But god, the monetization makes me rage! Those pop-up ads for premium sea horses feel like throwing bleach into my tranquil oasis. And don't get me started on the "limited edition golden seahorse" debacle last month - thirty bucks for pixels that glitch through coral? Absolute robbery. Yet even my fury dissolves when I discover my clownfish have laid eggs in the anemone I'd positioned just right. That tiny victory - learning their spawning conditions through trial and error - sparks more pride than any freelance paycheck.
Last Thursday revealed the app's secret weapon: community. Bleary-eyed at 3 AM, I noticed another user's avatar floating in my tank. We didn't chat, just silently decorated the same virtual seabed with glowing kelp. When they placed a starfish exactly where I'd imagined one, tears pricked my eyes. In this disconnected hellscape of a city, we'd built something beautiful together without exchanging a single word. The loneliness didn't vanish, but it shrank to manageable size - contained like seawater in a screen.

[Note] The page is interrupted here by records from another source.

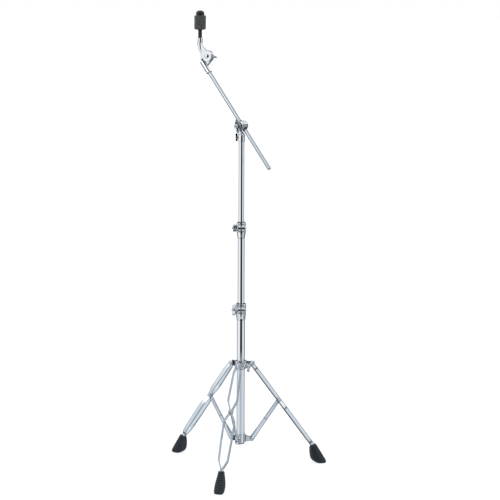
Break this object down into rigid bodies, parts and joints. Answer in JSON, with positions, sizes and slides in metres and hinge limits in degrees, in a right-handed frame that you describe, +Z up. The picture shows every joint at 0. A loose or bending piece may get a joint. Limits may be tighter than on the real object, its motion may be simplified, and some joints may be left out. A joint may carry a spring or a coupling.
{
  "type": "cymbal boom stand",
  "caption": "Free-standing tripod stand with telescoping column, tilting boom rod and a felt-padded tilting seat for a cymbal.",
  "frame": {"origin": "on the floor, on the axis of the column", "axes": "+Z up along the column, -Y towards the front leg's side, the boom leans up towards -X and +Y"},
  "size_m": [0.5671, 0.5147, 1.6108],
  "materials": {
    "rubber": "moulded black rubber with cross ribs",
    "felt": "dense charcoal wool felt",
    "nylon": "black nylon",
    "black_plastic": "black moulded nylon",
    "steel": "zinc-plated steel",
    "rivet_steel": "nickel-plated rivet",
    "chrome_tube": "polished chrome plate",
    "chrome_strip": "chrome plate on pressed steel",
    "chrome_cast": "chrome plate on die casting"
  },
  "bodies": {
    "column": {"base_tube": "chrome_tube", "base_tube_plug": "nylon", "base_clamp": "chrome_cast", "base_clamp_bolt": "chrome_cast", "lower_collar": "chrome_cast", "lower_collar_pins": "rivet_steel"},
    "base_wing": {"base_clamp_wing_nut": "chrome_cast"},
    "base_bush": {"base_bush": "nylon"},
    "middle_tube": {"middle_tube": "chrome_tube", "middle_tube_guide": "nylon", "middle_clamp": "chrome_cast", "middle_clamp_bolt": "chrome_cast"},
    "middle_wing": {"middle_clamp_wing_nut": "chrome_cast"},
    "middle_bush": {"middle_bush": "nylon"},
    "upper_tube": {"upper_tube": "chrome_tube", "upper_tube_guide": "nylon", "boom_tilter_base": "chrome_cast", "tilter_base_screw": "chrome_cast"},
    "boom_drum": {"boom_tilter_drum": "chrome_cast", "boom_tilter_cap": "chrome_cast", "boom_eye_bolt": "steel"},
    "boom_wing": {"boom_wing_nut": "chrome_cast"},
    "rod_sleeve": {"boom_rod_sleeve": "nylon"},
    "boom_rod": {"boom_rod": "chrome_tube", "boom_rod_end_cap": "chrome_tube", "cymbal_tilter_socket": "chrome_cast", "cymbal_tilter_bolt": "chrome_cast"},
    "tilter_wing": {"cymbal_tilter_wing_nut": "chrome_cast"},
    "cymbal_arm": {"cymbal_tilter_arm": "chrome_cast", "cymbal_post": "steel", "cymbal_sleeve": "black_plastic", "cymbal_seat_washer": "chrome_cast", "lower_felt": "felt"},
    "upper_felt": {"upper_felt": "felt"},
    "cymbal_nut": {"cymbal_nut": "black_plastic"},
    "leg_collar": {"leg_collar": "chrome_cast", "leg_collar_liner": "nylon", "leg_collar_pins": "rivet_steel"},
    "leg_wing": {"leg_collar_wing_bolt": "chrome_cast"},
    "right_leg": {"right_leg_front_strip": "chrome_strip", "right_leg_back_strip": "chrome_strip", "right_leg_rivets": "rivet_steel", "right_rubber_foot": "rubber"},
    "right_brace": {"right_brace_front_strip": "chrome_strip", "right_brace_back_strip": "chrome_strip", "right_brace_rivet": "rivet_steel"},
    "left_leg": {"left_leg_back_strip": "chrome_strip", "left_leg_front_strip": "chrome_strip", "left_leg_rivets": "rivet_steel", "left_rubber_foot": "rubber"},
    "left_brace": {"left_brace_back_strip": "chrome_strip", "left_brace_front_strip": "chrome_strip", "left_brace_rivet": "rivet_steel"},
    "front_leg": {"front_leg_left_strip": "chrome_strip", "front_leg_right_strip": "chrome_strip", "front_leg_rivets": "rivet_steel", "front_rubber_foot": "rubber"},
    "front_brace": {"front_brace_left_strip": "chrome_strip", "front_brace_right_strip": "chrome_strip", "front_brace_rivet": "rivet_steel"}
  },
  "joints": [
    {"name": "tripod_fold", "type": "hinge", "parent": "column", "child": "right_brace", "pos_m": [0.03913, 0.00832, 0.0992], "axis": [0.2079, -0.9781, 0], "range_deg": [-8, 31]},
    {"name": "right_leg_fold", "type": "hinge", "parent": "right_brace", "child": "right_leg", "pos_m": [0.13548, 0.0288, 0.23232], "axis": [0.2079, -0.9781, 0], "range_deg": [-62, 16]},
    {"name": "leg_collar_fold", "type": "hinge", "parent": "right_leg", "child": "leg_collar", "pos_m": [0.03913, 0.00832, 0.36544], "axis": [0.2079, -0.9781, 0], "range_deg": [-8, 31]},
    {"name": "left_leg_fold", "type": "hinge", "parent": "leg_collar", "child": "left_leg", "pos_m": [-0.03152, 0.02463, 0.36544], "axis": [0.6157, 0.788, 0], "range_deg": [-31, 8]},
    {"name": "left_brace_fold", "type": "hinge", "parent": "column", "child": "left_brace", "pos_m": [-0.03152, 0.02463, 0.0992], "axis": [0.6157, 0.788, 0], "range_deg": [-8, 31]},
    {"name": "front_leg_fold", "type": "hinge", "parent": "leg_collar", "child": "front_leg", "pos_m": [-0.00968, -0.03881, 0.36544], "axis": [-0.9703, 0.2419, 0], "range_deg": [-31, 8]},
    {"name": "front_brace_fold", "type": "hinge", "parent": "column", "child": "front_brace", "pos_m": [-0.00968, -0.03881, 0.0992], "axis": [-0.9703, 0.2419, 0], "range_deg": [-8, 31]},
    {"name": "leg_wing_bolt_turn", "type": "hinge", "parent": "leg_collar", "child": "leg_wing", "pos_m": [0.02289, -0.02135, 0.36444], "axis": [0.7314, -0.682, 0], "continuous": true},
    {"name": "middle_tube_swivel", "type": "hinge", "parent": "column", "child": "base_bush", "pos_m": [0, 0, 0.56], "axis": [0, 0, 1], "continuous": true},
    {"name": "middle_tube_height", "type": "slide", "parent": "base_bush", "child": "middle_tube", "axis": [0, 0, 1], "range_m": [-0.222, 0.07]},
    {"name": "base_wing_nut_turn", "type": "hinge", "parent": "column", "child": "base_wing", "pos_m": [-0.0108, -0.026, 0.561], "axis": [-1, 0, 0], "continuous": true},
    {"name": "upper_tube_swivel", "type": "hinge", "parent": "middle_tube", "child": "middle_bush", "pos_m": [0, 0, 0.85], "axis": [0, 0, 1], "continuous": true},
    {"name": "upper_tube_height", "type": "slide", "parent": "middle_bush", "child": "upper_tube", "axis": [0, 0, 1], "range_m": [-0.265, 0.05]},
    {"name": "middle_wing_nut_turn", "type": "hinge", "parent": "middle_tube", "child": "middle_wing", "pos_m": [-0.0108, -0.0235, 0.848], "axis": [-1, 0, 0], "continuous": true},
    {"name": "boom_tilt", "type": "hinge", "parent": "upper_tube", "child": "boom_drum", "pos_m": [0, 0, 1.2063], "axis": [-0.5736, -0.8192, 0], "range_deg": [0, 75]},
    {"name": "boom_wing_nut_turn", "type": "hinge", "parent": "boom_drum", "child": "boom_wing", "pos_m": [-0.01044, -0.01491, 1.2063], "axis": [-0.5736, -0.8192, 0], "continuous": true},
    {"name": "boom_rod_turn", "type": "hinge", "parent": "boom_drum", "child": "rod_sleeve", "pos_m": [0.00258, 0.00369, 1.2063], "axis": [-0.5099, 0.3571, 0.7826], "continuous": true},
    {"name": "boom_rod_reach", "type": "slide", "parent": "rod_sleeve", "child": "boom_rod", "axis": [-0.5099, 0.3571, 0.7826], "range_m": [-0.2, 0.172]},
    {"name": "cymbal_tilt", "type": "hinge", "parent": "boom_rod", "child": "cymbal_arm", "pos_m": [-0.1232, 0.08626, 1.44726], "axis": [-0.5736, -0.8192, 0], "range_deg": [-100, 5]},
    {"name": "tilter_wing_nut_turn", "type": "hinge", "parent": "boom_rod", "child": "tilter_wing", "pos_m": [-0.11488, 0.09814, 1.44726], "axis": [0.5736, 0.8192, 0], "continuous": true},
    {"name": "upper_felt_lift", "type": "slide", "parent": "cymbal_arm", "child": "upper_felt", "axis": [0, 0, 1], "range_m": [0, 0.012]},
    {"name": "cymbal_nut_turn", "type": "hinge", "parent": "upper_felt", "child": "cymbal_nut", "pos_m": [-0.15076, 0.11106, 1.6], "axis": [0, 0, 1], "continuous": true}
  ],
  "couplings": [
    {"joint": "right_leg_fold", "follows": "tripod_fold", "ratio": -2},
    {"joint": "leg_collar_fold", "follows": "tripod_fold", "ratio": 1},
    {"joint": "left_leg_fold", "follows": "tripod_fold", "ratio": -1},
    {"joint": "left_brace_fold", "follows": "tripod_fold", "ratio": 1},
    {"joint": "front_leg_fold", "follows": "tripod_fold", "ratio": -1},
    {"joint": "front_brace_fold", "follows": "tripod_fold", "ratio": 1}
  ]
}
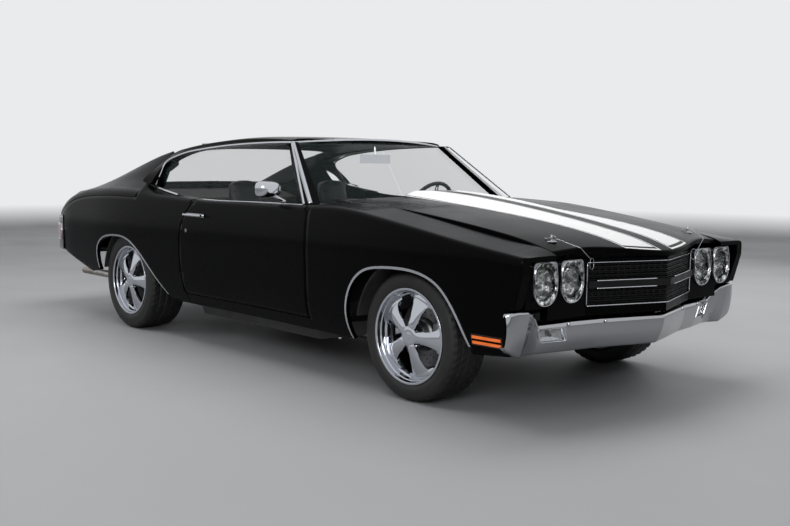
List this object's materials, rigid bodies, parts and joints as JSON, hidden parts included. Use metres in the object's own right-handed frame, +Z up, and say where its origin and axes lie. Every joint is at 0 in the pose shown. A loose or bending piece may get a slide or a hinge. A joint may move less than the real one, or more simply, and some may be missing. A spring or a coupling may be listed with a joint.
{
  "type": "muscle car",
  "caption": "Two-door hardtop muscle car with long striped hood, V-shaped grille, chrome bumpers, opening doors, hood and trunk, and steered front wheels.",
  "frame": {"origin": "on the ground at the middle of the length and width", "axes": "+X to the front of the car, +Y to its left, +Z up"},
  "size_m": [5.009, 1.9883, 1.338],
  "materials": {
    "body_paint": "gloss black paint with two white hood and deck stripes",
    "chassis_black": "satin black",
    "floor_black": "satin black undercoat",
    "tinted_glass": "clear, light green tint",
    "chrome": "bright chrome plate",
    "grille_black": "satin black with bright mouldings",
    "clear_lens": "fluted clear glass",
    "red_lens": "red lens",
    "amber_lens": "amber lens",
    "black_vinyl": "black grained vinyl",
    "dash_black": "black grained plastic",
    "wheel_black": "black rim",
    "mirror_glass": "silvered glass",
    "engine_iron": "painted cast iron",
    "radiator_metal": "black painted core",
    "axle_iron": "satin black",
    "exhaust_steel": "bare steel",
    "tank_steel": "bare plated steel",
    "knuckle_iron": "machined cast iron and silver caliper",
    "wheel_chrome": "polished chrome",
    "tyre": "black rubber"
  },
  "bodies": {
    "car_body": {"frame": "chassis_black", "floor_pan": "floor_black", "wheelhouses": "floor_black", "fender_left": "body_paint", "fender_right": "body_paint", "quarter_left": "body_paint", "quarter_right": "body_paint", "rockers": "body_paint", "roof": "body_paint", "fixed_glass": "tinted_glass", "cowl_panel": "body_paint", "nose_panel": "body_paint", "tail_panel": "body_paint", "front_bumper": "chrome", "rear_bumper": "chrome", "grille": "grille_black", "lamp_lenses": "clear_lens", "tail_lamps": "red_lens", "side_markers": "amber_lens", "bright_trim": "chrome", "front_seats": "black_vinyl", "rear_seat": "black_vinyl", "dashboard": "dash_black", "inside_mirror": "mirror_glass", "engine": "engine_iron", "radiator": "radiator_metal", "driveline": "axle_iron", "exhaust": "exhaust_steel", "front_suspension": "chassis_black", "fuel_tank": "tank_steel"},
    "door_left": {"door_left": "body_paint", "door_glass_left": "tinted_glass", "door_hardware_left": "chrome"},
    "door_right": {"door_right": "body_paint", "door_glass_right": "tinted_glass", "door_hardware_right": "chrome"},
    "hood": {"hood": "body_paint"},
    "decklid": {"decklid": "body_paint"},
    "steering_wheel": {"steering_wheel": "wheel_black"},
    "knuckle_left": {"knuckle_left": "knuckle_iron"},
    "knuckle_right": {"knuckle_right": "knuckle_iron"},
    "wheel_front_left": {"wheel_front_left": "wheel_chrome", "tyre_front_left": "tyre"},
    "wheel_front_right": {"wheel_front_right": "wheel_chrome", "tyre_front_right": "tyre"},
    "wheel_rear_left": {"wheel_rear_left": "wheel_chrome", "tyre_rear_left": "tyre"},
    "wheel_rear_right": {"wheel_rear_right": "wheel_chrome", "tyre_rear_right": "tyre"}
  },
  "joints": [
    {"name": "door_left_hinge", "type": "hinge", "parent": "car_body", "child": "door_left", "pos_m": [0.85, 0.9435, 0.6], "axis": [0, 0, -1], "range_deg": [0, 65]},
    {"name": "door_right_hinge", "type": "hinge", "parent": "car_body", "child": "door_right", "pos_m": [0.85, -0.9435, 0.6], "axis": [0, 0, 1], "range_deg": [0, 65]},
    {"name": "hood_hinge", "type": "hinge", "parent": "car_body", "child": "hood", "pos_m": [0.862, 0, 0.972], "axis": [0, -1, 0], "range_deg": [0, 50]},
    {"name": "decklid_hinge", "type": "hinge", "parent": "car_body", "child": "decklid", "pos_m": [-1.575, 0, 1.024], "axis": [0, 1, 0], "range_deg": [0, 60]},
    {"name": "steer_left", "type": "hinge", "parent": "car_body", "child": "knuckle_left", "pos_m": [1.5995, 0.738, 0.326], "axis": [0, 0, 1], "range_deg": [-30, 30]},
    {"name": "steer_right", "type": "hinge", "parent": "car_body", "child": "knuckle_right", "pos_m": [1.5995, -0.738, 0.326], "axis": [0, 0, 1], "range_deg": [-30, 30]},
    {"name": "steering_wheel_turn", "type": "hinge", "parent": "car_body", "child": "steering_wheel", "pos_m": [0.455, 0.38, 0.88], "axis": [-0.9135, 0, 0.4067], "range_deg": [-360, 360]},
    {"name": "wheel_front_left_roll", "type": "hinge", "parent": "knuckle_left", "child": "wheel_front_left", "pos_m": [1.5995, 0.768, 0.326], "axis": [0, 1, 0], "continuous": true},
    {"name": "wheel_rear_left_roll", "type": "hinge", "parent": "car_body", "child": "wheel_rear_left", "pos_m": [-1.2455, 0.762, 0.338], "axis": [0, 1, 0], "continuous": true},
    {"name": "wheel_front_right_roll", "type": "hinge", "parent": "knuckle_right", "child": "wheel_front_right", "pos_m": [1.5995, -0.768, 0.326], "axis": [0, 1, 0], "continuous": true},
    {"name": "wheel_rear_right_roll", "type": "hinge", "parent": "car_body", "child": "wheel_rear_right", "pos_m": [-1.2455, -0.762, 0.338], "axis": [0, 1, 0], "continuous": true}
  ],
  "couplings": [
    {"joint": "steer_right", "follows": "steer_left", "ratio": 1},
    {"joint": "steering_wheel_turn", "follows": "steer_left", "ratio": 12}
  ]
}
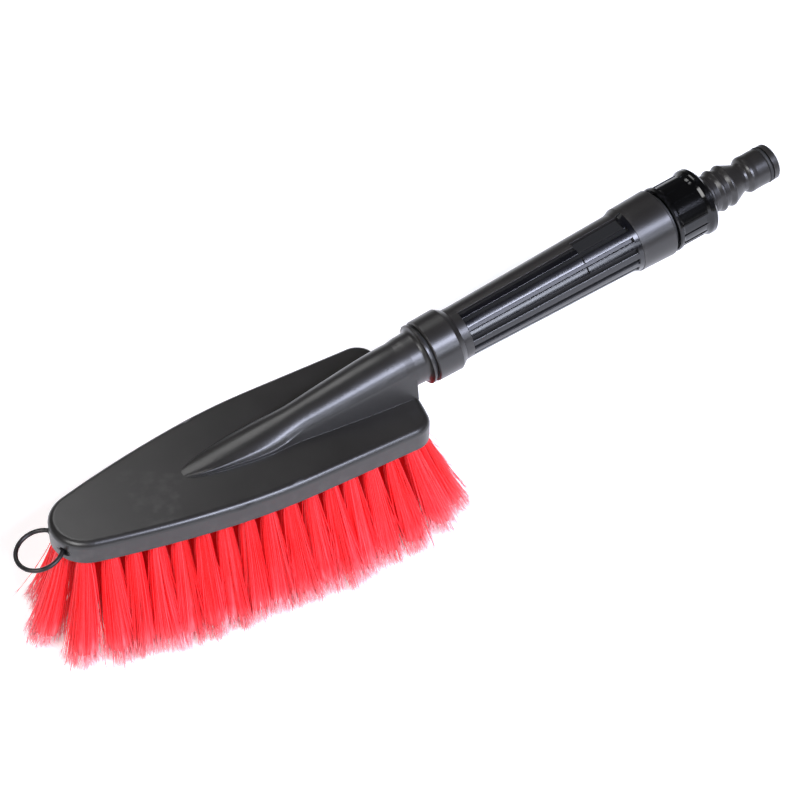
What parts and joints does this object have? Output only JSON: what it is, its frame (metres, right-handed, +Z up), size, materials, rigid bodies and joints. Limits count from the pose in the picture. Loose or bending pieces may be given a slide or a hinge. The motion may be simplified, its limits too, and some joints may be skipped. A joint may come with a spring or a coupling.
{
  "type": "hose-fed washing brush",
  "caption": "Iron-shaped water-fed washing brush with flared red bristle tufts, a fluted handle, a twist shut-off valve, a male hose connector and a swinging hanging ring.",
  "frame": {"origin": "middle of the plane of the trimmed bristle tips, on the head's centre plane", "axes": "+Z up from the bristle tips, +X from the nose towards the hose connector, Y = 0 is the centre plane"},
  "size_m": [0.3563, 0.0778, 0.1058],
  "materials": {
    "cover_plastic": "moulded satin grey-black",
    "plate_plastic": "moulded black",
    "bristle_red": "red plastic filament, flagged tips",
    "gloss_black": "glossy black",
    "black_rubber": "seal rubber",
    "ring_wire": "black coated wire",
    "steel_wire": "flat anchor wire and clip",
    "valve_plastic": "natural acetal"
  },
  "bodies": {
    "brush": {"head_cover": "cover_plastic", "bristle_plate": "plate_plastic", "plate_gasket": "black_rubber", "tuft_anchors": "steel_wire", "tufts_outer_nose": "bristle_red", "tufts_outer_left": "bristle_red", "tufts_outer_right": "bristle_red", "tufts_outer_rear": "bristle_red", "tufts_middle_nose": "bristle_red", "tufts_middle_left": "bristle_red", "tufts_middle_right": "bristle_red", "tufts_middle_rear": "bristle_red", "tufts_centre": "bristle_red", "neck_washer": "black_rubber", "ferrule": "cover_plastic", "handle_tube": "cover_plastic", "grip_shell": "gloss_black", "end_sleeve": "cover_plastic", "valve_housing": "plate_plastic", "valve_seat": "valve_plastic", "seat_seal": "black_rubber"},
    "valve_collar": {"valve_spindle": "valve_plastic", "spindle_seals": "black_rubber", "spindle_clip": "steel_wire", "twist_collar": "gloss_black", "hose_connector": "cover_plastic", "connector_oring": "black_rubber", "thread_washer": "black_rubber"},
    "ring": {"hang_ring": "ring_wire"}
  },
  "joints": [
    {"name": "ring_swing", "type": "hinge", "parent": "brush", "child": "ring", "pos_m": [-0.0778, 0, 0.0538], "axis": [0, 1, 0], "range_deg": [-60, 70]},
    {"name": "valve_twist", "type": "hinge", "parent": "brush", "child": "valve_collar", "pos_m": [0.19459, 0, 0.08696], "axis": [0.989, 0, 0.1478], "range_deg": [0, 90]}
  ]
}
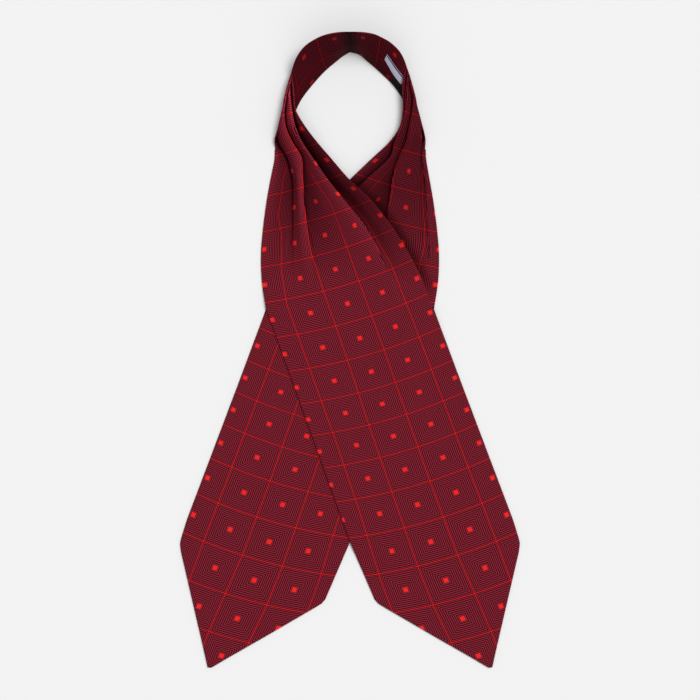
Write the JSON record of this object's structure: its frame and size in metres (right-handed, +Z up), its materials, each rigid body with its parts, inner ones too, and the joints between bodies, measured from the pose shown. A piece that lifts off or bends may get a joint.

Now I crave those underwater minutes like oxygen. Not because it's perfect (those damn ads!), but because it reminds my overstimulated brain how to breathe. When the world feels like a collapsing mine shaft, I dive into my pocket ocean. Watching a shrimp meticulously clean a crab's shell, I remember: small things matter. Systems work. Life persists. And sometimes salvation comes in 1080p resolution with optional bubble sound effects.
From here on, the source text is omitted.